Dalam beberapa tahun, market share Chrome naik drastis, bikin developer web jadi lebih suka optimasi buat Chrome/Blink, bukan lagi buat engine lain. Perlahan, browser lain ikut-ikutan pakai “dapur pacu” Chromium:
- Opera: Pindah dari Presto ke Chromium
- Edge: Microsoft buang Trident, pakai Chromium juga
- Brave, Vivaldi, Yandex, dll: Semua pakai basis Chromium
- Hanya Firefox (Gecko) & Safari (WebKit) yang tetap berbeda engine
Kenapa Sekarang Semua Browser Mirip? 📦
Jawaban utamanya:
1. Dominasi Chromium/Blink
– Dengan engine yang sama, otomatis tampilan, performa, dan cara kerja browser jadi mirip.
2. Web Standardization
– Demi kompatibilitas website, semua browser dituntut untuk tampil dan berperilaku seragam.

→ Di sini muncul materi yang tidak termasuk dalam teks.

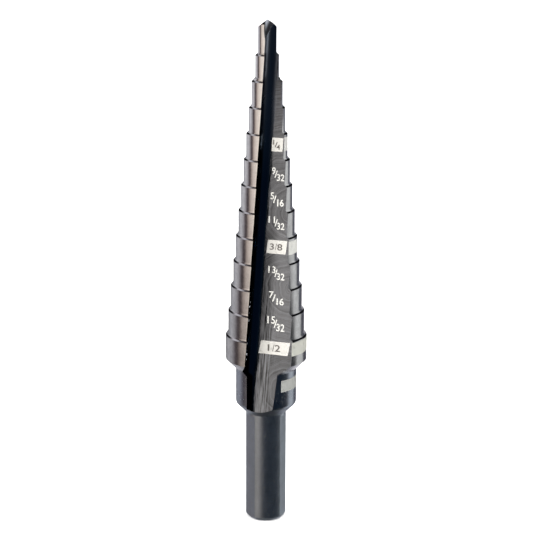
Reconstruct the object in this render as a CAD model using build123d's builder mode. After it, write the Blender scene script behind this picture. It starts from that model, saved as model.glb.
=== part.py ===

3. Fokus ke User Experience
– UI minimalis, theme gelap, sync cloud, extension, dsb. Semuanya ngikutin tren yang dianggap “terbaik”.
4. Cost Efisiensi
– Bikin engine browser dari nol itu mahal banget, makanya banyak developer “nebeng” di Chromium, tinggal kustomisasi fitur dan skin aja.
5. Tekanan Industri & Developer
– Developer web sekarang maunya satu kode bisa jalan di mana-mana. Kalau ada browser “nyeleneh”, sering dianggap masalah.
Sisi Positif & Negatif Semua Browser Mirip 🌈/⚠️
Positif:
- Website lebih konsisten, nggak ada lagi drama “kok tampilannya ancur di browser A?”
- Ekstensi & fitur premium bisa dinikmati di banyak browser
Negatif:
- Inovasi lambat, semua ngikutin tren yang sama
- Dominasi Google makin kuat, privasi user jadi isu
- Pilihan makin “sempit”, vibe nostalgia browser jadul makin sulit ditemukan
Penutup: Masih Perlu Browser Alternatif? 🚦
Walaupun sekarang semuanya terlihat mirip, sebenarnya di balik layar, browser tetap punya nilai unik—misal soal privasi (Brave), kustomisasi (Vivaldi), atau integrasi layanan Microsoft (Edge). Tapi memang, nuansa “berbeda banget” seperti dulu makin langka.
Jadi, browser sekarang memang lebih “seragam” demi kenyamanan dan kemudahan. Tapi, bagi yang kangen eksperimen dan rasa unik, masih ada komunitas kecil yang ngembangin browser alternatif atau versi lawas buat nostalgia.